Under this law you can be charged for 'publicly exhibiting an indecent show or a disgusting object.' Disgusting object is not defined, but a stage act with sex toys might get this charge. The courts have decided that realistic (cock-like) dildos are obscene publications and, under this section of the Code, they're not supposed to be sold, distributed or displayed.
Appearing in pictures photos, films or videos is also covered by this law. A show or picture would be obscene if a judge believed it represented the 'undue exploitation of sex' or that it 'combined sex with violence or was degrading or dehumanizing.' (Undue exploitation, degrading, dehumanizing and violence are not defined.)
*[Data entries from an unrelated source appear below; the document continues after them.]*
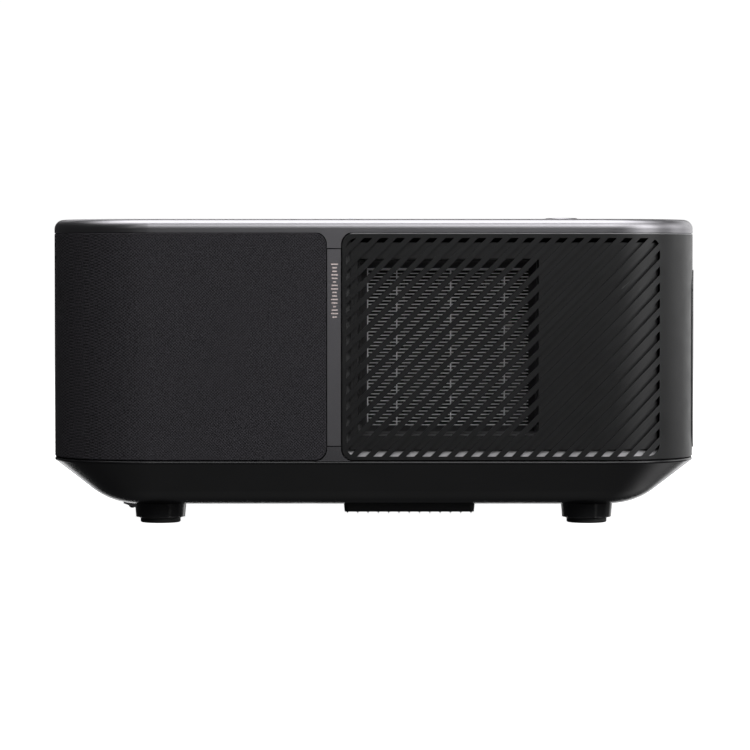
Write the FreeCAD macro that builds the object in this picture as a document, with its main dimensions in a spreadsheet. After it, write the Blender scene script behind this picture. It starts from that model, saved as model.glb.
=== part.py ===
import FreeCAD, Part

import math
import os
import re

import Sketcher
from FreeCAD import Rotation, Vector

# A home projector: a graphite casing (lid, base and pillars), a cloth speaker wrap round the front,
# slatted grilles round the rear corners, and the optics, cooling, electronics and speakers inside.
# Frame: +Z up from the floor, the lens looks along -X, the exhaust grille is on the -Y side.

# alias, value in millimetres (or a count, or degrees), meaning
DIMENSIONS = [
    ("body_length", 270, "casing, front to rear"),
    ("body_width", 222, "casing, side to side"),
    ("corner_radius", 42, "plan radius of the casing's corners"),
    ("sole_level", 8.2, "underside of the base above the floor"),
    ("band_level", 28, "top edge of the base"),
    ("lid_level", 122.5, "lower edge of the lid"),
    ("top_level", 128, "top of the lid"),
    ("shell", 2.4, "wall of the lid and base"),
    ("slope_run", 23.9, "base slope, measured inwards"),
    ("slope_rise", 18.7, "base slope, measured upwards"),
    ("keel_round", 30, "rounding where the slope meets the underside"),
    ("lid_round", 3.9, "rounding of the lid's top edge"),
    ("proud", 0.4, "how far the fascia and port panel stand out"),
    ("panel_gap", 0.3, "line round the cloth wrap and grilles"),
    ("panel_round", 5, "corner radius of the cloth wrap and grilles"),
    ("pillar_front", -19.2, "front edge of the pillars"),
    ("pillar_rear", -13.4, "rear edge of the pillars"),
    ("pillar_wall", 2.6, "thickness of the pillars"),
    ("strip_low", 34, "lower end of the accent strip"),
    ("strip_high", 115.9, "upper end of the accent strip"),
    ("cloth", 0.7, "speaker cloth"),
    ("carrier", 3.2, "inner face of the cloth's carrier, from the outline"),
    ("grille_wall", 1.4, "thickness of the grilles"),
    ("seam_y", 66, "where the grilles meet the rear panel"),
    ("field_front", -11.3, "front end of the slotted field"),
    ("field_rear", 118.7, "rear end of the slotted field"),
    ("field_low", 29.9, "lower end of the slotted field"),
    ("field_high", 120.1, "upper end of the slotted field"),
    ("slot_pitch", 6.715, "slot spacing along X"),
    ("slot_width", 2.5, "slot width across its length"),
    ("slot_phase", 2.4, "first slot, along X from the field's corner"),
    ("baffle_out", 1.6, "outer face of the baffle's rim, from the outline"),
    ("baffle_face", 1.7, "outer face of the baffle's raised part, from the outline"),
    ("baffle_floor", 4.6, "outer face of the baffle's floor, from the outline"),
    ("baffle_in", 6.2, "inner face of the baffle, from the outline"),
    ("rail_in", 12, "inner face of the chassis rails, from the outline"),
    ("chassis_out", 4.4, "outer face of the chassis wall, from the outline"),
    ("chassis_in", 6.4, "inner face of the chassis wall, from the outline"),
    ("chassis_low", 28.3, "lower end of the chassis"),
    ("chassis_high", 122.1, "upper end of the chassis"),
    ("stack_x", 30.8, "centre of the fin stack and the fans"),
    ("stack_z", 75.03, "height of the fin stack's centre"),
    ("fan_z", 73.6, "height of the fans' centres"),
    ("stack_wide", 67, "fin stack, front to rear"),
    ("stack_tall", 65.34, "fin stack, height"),
    ("stack_deep", 26, "fin stack, depth"),
    ("fin_pitch", 1.43, "fin spacing"),
    ("fin_thick", 0.4, "fin thickness"),
    ("fan_side", 70, "square side of the fans"),
    ("fan_thick", 15, "thickness of the fans"),
    ("hub_radius", 12.5, "fan hub"),
    ("blade_tip", 32.4, "fan blade tips"),
    ("fan_bore", 33.2, "fan frame's bore"),
    ("shaft", 1.5, "fan and focus screw shafts"),
    ("running", 0.05, "radial clearance of a shaft"),
    ("optic_z", 75.5, "height of the optical axis"),
    ("cell_radius", 24, "moving lens cell"),
    ("screw_y", 34.5, "focus screw, sideways from the optical axis"),
    ("cold_z", 32.5, "centre of the heat pipes' level runs"),
    ("pipe_rise", 73, "height of the heat pipes above their level runs"),
    ("pipe_y", -85, "upright part of the heat pipes"),
    ("pipe_bend", 6.9, "bend radius of the heat pipes"),
    ("pipe_radius", 3, "heat pipes"),
    ("foot_x", 90.4, "feet, from the centre"),
    ("foot_y", 69, "feet, from the centre"),
    ("foot_radius", 10.9, "top radius of a foot"),
    ("pad_radius", 8.5, "rubber pad of a foot"),
    ("pad_height", 2.4, "how far the pad shows below the foot"),
    ("foot_seat", 4.6, "face inside a foot that its screw bears on, less the screw's head"),
    ("anchor_x", 62, "base screws, from the centre"),
    ("anchor_y", 66, "base screws, from the centre"),
    ("ear_x", 60, "chassis ears, from the centre"),
    ("ear_y", 94, "chassis ears, from the centre"),
    ("filter_x", 15.1, "centre of the intake filter"),
    ("filter_y", -41, "centre of the intake filter"),
    ("filter_long", 55.4, "filter cover along X"),
    ("filter_wide", 70, "filter cover along Y"),
    ("rib_pitch", 4.36, "spacing of the filter cover's ribs"),
    ("hinge_x", -104.6, "tilt stand's hinge line"),
    ("hinge_z", 5.5, "height of the tilt stand's hinge line"),
    ("stand_reach", 36.6, "tilt stand, from the middle to each side"),
    ("pin_radius", 1, "tilt stand's pin"),
    ("button_x", 83.2, "power button"),
    ("button_radius", 7.4, "power button"),
    ("button_rise", 1.8, "how far the power button stands above the lid"),
    ("light_x", -9, "status light"),
    ("light_y", -85, "status light"),
    ("light_rise", 0.6, "how far the status light stands above the lid"),
    ("mark_x", -16.05, "centre of the accent strip's level marks"),
    ("mark_low", 87.5, "lowest level mark"),
    ("mark_pitch", 1.45, "spacing of the level marks"),
    ("speaker_x", -70, "speaker centre"),
    ("speaker_z", 75.5, "speaker centre"),
    ("speaker_face", 102.5, "face of the speaker boxes, from the centre"),
    ("fascia_wide", 116, "front fascia, side to side"),
    ("fascia_tall", 70, "front fascia, height"),
    ("port_wide", 156, "port panel, side to side"),
    ("port_tall", 75, "port panel, height"),
    ("port_z", 69.4, "centre of the port panel"),
    ("board_z", 85.5, "underside of the main board"),
    ("power_z", 20.4, "underside of the power board"),
    ("board_thick", 1.6, "circuit boards"),
    ("tripod_y", 30, "tripod socket"),
    ("tripod_radius", 2.55, "tripod socket, quarter-inch tapping size"),
]

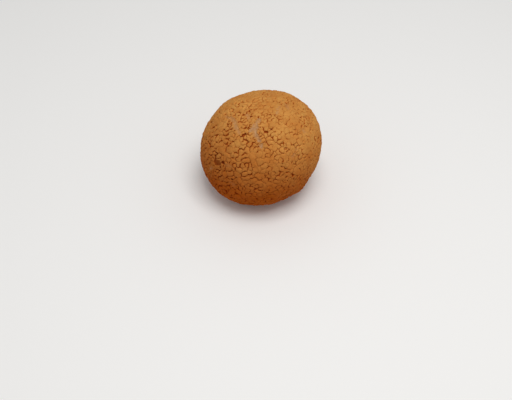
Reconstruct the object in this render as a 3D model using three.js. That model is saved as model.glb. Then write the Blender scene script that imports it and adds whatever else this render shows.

A sexually explicit show or picture would also be obscene if it 'employed
children in its production.' A related section of the Code, section 163.1 (child pornography), makes it illegal to make or own sexually explicit pictures of anyone (even yourself) who is, or looks like they are, under 18. (See: Who's Jail Bait?)
'Obscenity' is a hybrid offence so the crown can choose whether it is an indictable offence (up to two years in jail) or a summary offence (up to six months in jail and/or a $2,000 fine).
Indecent act in a public place
You can be charged for committing an 'indecent act' (exposing your genitals or, if you're a woman, your breasts) in any place where you can be seen by the public. The Ontario Court of Appeal changed this law in April 1994, to take into account whether people try to be private. (See page 5.)
'Indecent act in a public place' is a summary offence; you can get up to a $2,000 fine and/or six months in jail; the maximum penalty is rarely given.
Causing a disturbance, indecent exhibition, loitering, etc.
You can be charged for disturbing the peace of the people around you if you are in a public place and expose your genitals or, if you're a woman, your breasts. Someone must complain to the police before they can charge you with this. 'Indecent exhibition' is a summary offence; you can get up to a $2,000 fine and/or six months in jail.